# Collected data start

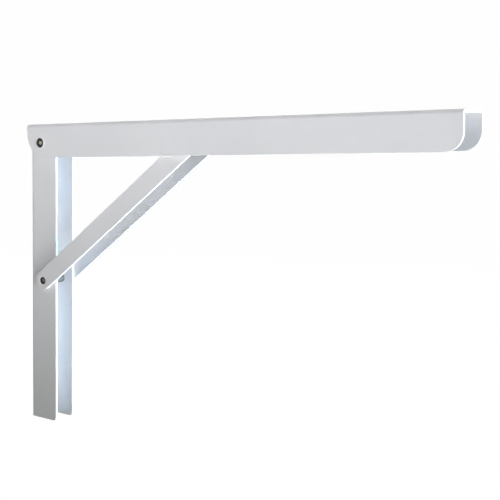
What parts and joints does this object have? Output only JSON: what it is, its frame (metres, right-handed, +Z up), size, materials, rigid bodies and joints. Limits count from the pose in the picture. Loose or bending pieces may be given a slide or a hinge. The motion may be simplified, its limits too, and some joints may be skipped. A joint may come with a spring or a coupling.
{
  "type": "folding shelf bracket",
  "caption": "Folding shelf bracket with a channel wall leg, a channel arm on a riveted hinge, and a flat-bar brace whose cross pin slides in a guide rail and locks open.",
  "frame": {"origin": "on the wall plane, on the bracket's middle plane, level with the main hinge pin", "axes": "+X out from the wall, +Y across the bracket, +Z up. Left is -Y"},
  "size_m": [0.4014, 0.0367, 0.2822],
  "materials": {
    "white_coat": "white powder coat, fine orange peel",
    "zinc_steel": "dull zinc plate",
    "spring_steel": "tempered spring steel, oiled",
    "bush_plastic": "natural moulded plastic"
  },
  "bodies": {
    "wall_leg": {"wall_leg": "white_coat", "top_spacer_tube": "zinc_steel", "lower_spacer_tube": "zinc_steel", "top_bush_left": "zinc_steel", "top_bush_right": "zinc_steel"},
    "brace": {"brace_bar_left": "white_coat", "brace_bar_right": "white_coat", "lower_pivot_rivet": "zinc_steel", "slide_pin": "zinc_steel", "guide_bush_left": "bush_plastic", "guide_bush_right": "bush_plastic"},
    "shelf_arm": {"shelf_arm": "white_coat", "top_pivot_rivet": "zinc_steel", "guide_rail": "zinc_steel", "lock_spring": "spring_steel", "rail_rivet_rear": "zinc_steel", "rail_rivet_middle": "zinc_steel", "rail_rivet_front": "zinc_steel", "spring_rivet_rear": "zinc_steel", "spring_rivet_front": "zinc_steel"}
  },
  "joints": [
    {"name": "arm_fold", "type": "hinge", "parent": "wall_leg", "child": "shelf_arm", "pos_m": [0.0166, 0, 0], "axis": [0, 1, 0], "range_deg": [0, 93.3], "deforming": ["lock_spring"]},
    {"name": "brace_fold", "type": "hinge", "parent": "wall_leg", "child": "brace", "pos_m": [0.0166, 0, -0.1196], "axis": [0, 1, 0], "range_deg": [0, 127.46]}
  ],
  "couplings": [
    {"joint": "brace_fold", "follows": "arm_fold", "ratio": 1.3661}
  ]
}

# Collected data end

Problem to work on. Go through the listing and copy all of it exactly.

Worked answer.
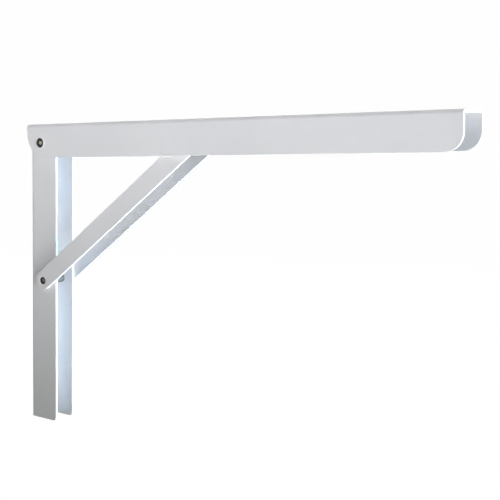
What parts and joints does this object have? Output only JSON: what it is, its frame (metres, right-handed, +Z up), size, materials, rigid bodies and joints. Limits count from the pose in the picture. Loose or bending pieces may be given a slide or a hinge. The motion may be simplified, its limits too, and some joints may be skipped. A joint may come with a spring or a coupling.
{
  "type": "folding shelf bracket",
  "caption": "Folding shelf bracket with a channel wall leg, a channel arm on a riveted hinge, and a flat-bar brace whose cross pin slides in a guide rail and locks open.",
  "frame": {"origin": "on the wall plane, on the bracket's middle plane, level with the main hinge pin", "axes": "+X out from the wall, +Y across the bracket, +Z up. Left is -Y"},
  "size_m": [0.4014, 0.0367, 0.2822],
  "materials": {
    "white_coat": "white powder coat, fine orange peel",
    "zinc_steel": "dull zinc plate",
    "spring_steel": "tempered spring steel, oiled",
    "bush_plastic": "natural moulded plastic"
  },
  "bodies": {
    "wall_leg": {"wall_leg": "white_coat", "top_spacer_tube": "zinc_steel", "lower_spacer_tube": "zinc_steel", "top_bush_left": "zinc_steel", "top_bush_right": "zinc_steel"},
    "brace": {"brace_bar_left": "white_coat", "brace_bar_right": "white_coat", "lower_pivot_rivet": "zinc_steel", "slide_pin": "zinc_steel", "guide_bush_left": "bush_plastic", "guide_bush_right": "bush_plastic"},
    "shelf_arm": {"shelf_arm": "white_coat", "top_pivot_rivet": "zinc_steel", "guide_rail": "zinc_steel", "lock_spring": "spring_steel", "rail_rivet_rear": "zinc_steel", "rail_rivet_middle": "zinc_steel", "rail_rivet_front": "zinc_steel", "spring_rivet_rear": "zinc_steel", "spring_rivet_front": "zinc_steel"}
  },
  "joints": [
    {"name": "arm_fold", "type": "hinge", "parent": "wall_leg", "child": "shelf_arm", "pos_m": [0.0166, 0, 0], "axis": [0, 1, 0], "range_deg": [0, 93.3], "deforming": ["lock_spring"]},
    {"name": "brace_fold", "type": "hinge", "parent": "wall_leg", "child": "brace", "pos_m": [0.0166, 0, -0.1196], "axis": [0, 1, 0], "range_deg": [0, 127.46]}
  ],
  "couplings": [
    {"joint": "brace_fold", "follows": "arm_fold", "ratio": 1.3661}
  ]
}